# General Topics > General Discussion & News > Care Sheet Proposals >  Xenopus borealis Care Sheet

## Terry

*Xenopus borealis* *Marsabit Clawed Frog* 
*Care Sheet*
*By Jenste*  




*Frogs: * Males grow up to 2” in body and Females grow up to 2.5” in body. Fully Aquatic, they do not need a land area in their tank. They do need access to air to breathe – they do not have gills like fish. They have no tongue and no visible ear. Their eyesight is very poor, they hunt/find their food by scent.   These are a small gray spotted frog with gray-blue hues in the light, underside is a grayish yellow with gray-purple spotting. Have webbing between the toes on their hind feet only, have four fingers on their hands. 


 
*Tank: * 10 gallons for a pair, 15-20 gallon standard or high for four,  20 gallon long for six, then the larger the tank the more flexible you can be with stocking.

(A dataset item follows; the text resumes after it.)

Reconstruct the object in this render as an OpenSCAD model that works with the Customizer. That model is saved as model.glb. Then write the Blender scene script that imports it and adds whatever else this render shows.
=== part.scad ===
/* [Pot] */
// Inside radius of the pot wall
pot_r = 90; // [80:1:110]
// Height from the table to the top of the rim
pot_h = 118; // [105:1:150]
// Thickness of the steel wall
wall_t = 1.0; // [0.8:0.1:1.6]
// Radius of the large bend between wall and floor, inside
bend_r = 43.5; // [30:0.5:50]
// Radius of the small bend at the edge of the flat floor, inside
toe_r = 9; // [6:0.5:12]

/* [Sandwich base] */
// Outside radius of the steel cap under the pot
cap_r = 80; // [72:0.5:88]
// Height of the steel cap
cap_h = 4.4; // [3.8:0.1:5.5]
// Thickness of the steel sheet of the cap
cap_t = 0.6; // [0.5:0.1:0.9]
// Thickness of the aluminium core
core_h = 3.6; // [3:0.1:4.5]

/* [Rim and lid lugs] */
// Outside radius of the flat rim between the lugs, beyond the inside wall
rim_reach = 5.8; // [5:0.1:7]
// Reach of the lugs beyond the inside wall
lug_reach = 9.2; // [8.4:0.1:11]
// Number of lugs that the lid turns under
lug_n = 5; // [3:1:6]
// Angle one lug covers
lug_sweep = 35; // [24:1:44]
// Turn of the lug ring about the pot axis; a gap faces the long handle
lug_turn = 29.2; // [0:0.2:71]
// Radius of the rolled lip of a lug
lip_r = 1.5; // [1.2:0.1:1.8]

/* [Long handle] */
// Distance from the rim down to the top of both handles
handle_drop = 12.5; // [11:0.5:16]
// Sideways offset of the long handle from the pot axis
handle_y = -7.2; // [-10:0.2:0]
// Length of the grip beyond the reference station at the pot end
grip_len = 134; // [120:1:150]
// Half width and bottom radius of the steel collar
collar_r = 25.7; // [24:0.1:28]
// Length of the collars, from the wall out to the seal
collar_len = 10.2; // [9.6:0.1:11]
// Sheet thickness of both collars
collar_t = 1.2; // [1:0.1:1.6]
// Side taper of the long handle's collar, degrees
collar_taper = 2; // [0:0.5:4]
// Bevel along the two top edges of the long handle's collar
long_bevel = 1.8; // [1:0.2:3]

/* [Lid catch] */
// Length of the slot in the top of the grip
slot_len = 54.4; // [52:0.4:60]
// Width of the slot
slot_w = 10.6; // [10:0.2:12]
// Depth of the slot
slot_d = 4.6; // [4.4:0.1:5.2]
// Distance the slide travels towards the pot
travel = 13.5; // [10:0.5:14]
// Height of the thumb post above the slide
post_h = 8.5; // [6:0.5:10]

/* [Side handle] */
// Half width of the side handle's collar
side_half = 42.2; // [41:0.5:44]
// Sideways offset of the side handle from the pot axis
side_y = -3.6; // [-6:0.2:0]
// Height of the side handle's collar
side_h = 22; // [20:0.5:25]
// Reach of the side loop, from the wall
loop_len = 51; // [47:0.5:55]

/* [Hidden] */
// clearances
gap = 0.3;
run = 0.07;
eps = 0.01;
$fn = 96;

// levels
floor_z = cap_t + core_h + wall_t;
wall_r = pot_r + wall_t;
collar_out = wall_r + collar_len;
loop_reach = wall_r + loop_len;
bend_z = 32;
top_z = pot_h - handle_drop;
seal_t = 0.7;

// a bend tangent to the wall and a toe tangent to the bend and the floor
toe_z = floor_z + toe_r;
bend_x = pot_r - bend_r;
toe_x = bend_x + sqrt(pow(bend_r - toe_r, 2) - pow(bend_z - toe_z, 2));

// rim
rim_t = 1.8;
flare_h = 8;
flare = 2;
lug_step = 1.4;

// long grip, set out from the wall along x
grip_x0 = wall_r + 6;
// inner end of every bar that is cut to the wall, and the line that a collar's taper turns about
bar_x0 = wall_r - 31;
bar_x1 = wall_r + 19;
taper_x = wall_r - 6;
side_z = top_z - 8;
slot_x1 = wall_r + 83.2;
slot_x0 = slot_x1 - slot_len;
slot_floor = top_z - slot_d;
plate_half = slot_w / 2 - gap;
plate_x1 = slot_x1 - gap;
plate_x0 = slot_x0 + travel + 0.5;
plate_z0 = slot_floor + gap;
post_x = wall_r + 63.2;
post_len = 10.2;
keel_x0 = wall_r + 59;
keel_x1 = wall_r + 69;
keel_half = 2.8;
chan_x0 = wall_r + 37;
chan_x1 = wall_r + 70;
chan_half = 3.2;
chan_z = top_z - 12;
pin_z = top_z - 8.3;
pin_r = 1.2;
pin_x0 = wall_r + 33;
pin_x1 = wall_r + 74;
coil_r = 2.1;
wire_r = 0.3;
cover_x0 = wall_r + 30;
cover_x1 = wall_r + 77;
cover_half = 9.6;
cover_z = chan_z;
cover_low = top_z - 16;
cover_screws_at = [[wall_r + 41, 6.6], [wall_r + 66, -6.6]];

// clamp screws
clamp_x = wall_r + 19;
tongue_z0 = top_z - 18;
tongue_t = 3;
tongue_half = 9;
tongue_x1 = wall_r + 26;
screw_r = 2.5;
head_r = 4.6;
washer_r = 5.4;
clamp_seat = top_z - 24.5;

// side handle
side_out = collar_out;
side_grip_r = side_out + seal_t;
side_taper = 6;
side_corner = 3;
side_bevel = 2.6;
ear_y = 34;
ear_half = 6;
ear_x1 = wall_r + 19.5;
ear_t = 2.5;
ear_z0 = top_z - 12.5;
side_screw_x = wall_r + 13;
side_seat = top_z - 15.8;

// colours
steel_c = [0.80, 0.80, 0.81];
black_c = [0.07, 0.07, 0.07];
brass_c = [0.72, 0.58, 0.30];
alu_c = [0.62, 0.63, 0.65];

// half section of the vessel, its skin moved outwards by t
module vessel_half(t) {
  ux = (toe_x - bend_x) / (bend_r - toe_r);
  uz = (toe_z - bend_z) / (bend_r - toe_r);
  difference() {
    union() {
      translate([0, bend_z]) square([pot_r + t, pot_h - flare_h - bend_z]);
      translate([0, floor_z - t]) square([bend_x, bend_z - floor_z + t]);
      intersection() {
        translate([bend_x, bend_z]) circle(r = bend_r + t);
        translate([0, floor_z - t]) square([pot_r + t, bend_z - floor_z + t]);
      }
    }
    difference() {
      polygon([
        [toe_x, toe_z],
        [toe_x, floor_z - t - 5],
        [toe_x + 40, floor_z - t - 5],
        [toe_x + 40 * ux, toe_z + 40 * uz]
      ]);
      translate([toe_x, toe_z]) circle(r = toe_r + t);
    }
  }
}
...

*Tank Set up: * Needs a lid! These frogs are escape artists – cover any holes to keep them from exploring.  Have lots of hiding places – make sure there are no holes the frog can becomes stuck in – a stuck frog will drown. These frogs are timid by nature but will be bolder if they know there are plenty of safe areas they can escape to. Use real or silk plants, not plastic – plastic will tear the webbing between their toes. 


 
*Water:* Temp between 72-78*F. A heater may be required in some climates. Use a tap water conditioner to remove chlorine. Filter for improved water quality. Do a 25% water change once a week, siphon from the bottom of the tank to remove waste. 


 
*Diet:* Reptomin sticks, HBH Frog and Tadpole Bites are great for African Clawed Frogs. You may also feed baitstore bought earthworms (rinse off and cut to bite size. If caught in the yard there is a very high chance that these worms have come into contact with pesticides and fertilizers.) Never feed feeder fish – these fish have little to no nutritional value and goldfish and minnows block the frogs ability to absorb the B-enzyme. Avoid feeding bloodworms as they have been linked to causing bloat. 


 
*Genders: * Upon maturity, around 9 -12 months of age, females will develop a cloaca (small protrusion / tail like in appearance between their hind legs. This is used to pass eggs during mating. ) Males will develop nuptial pads, also know as dirty hands or dirty fingers. The palm and entire inner forearm will turn black. This is to aid the male during amplexus (mating) in helping him hold onto the female around her waist. 


 
*Important:* These frogs cannot be kept with fish, other species of amphibians or reptiles. Best kept in a species only tank (with other African Clawed frogs) who are of similar size to prevent cannibalism. They will eat any live thing that can fit into their mouth.

----------

amphib

----------


## Terry

Please note that these care sheets were written by Jenna (Jenste), not me. Thanks!

----------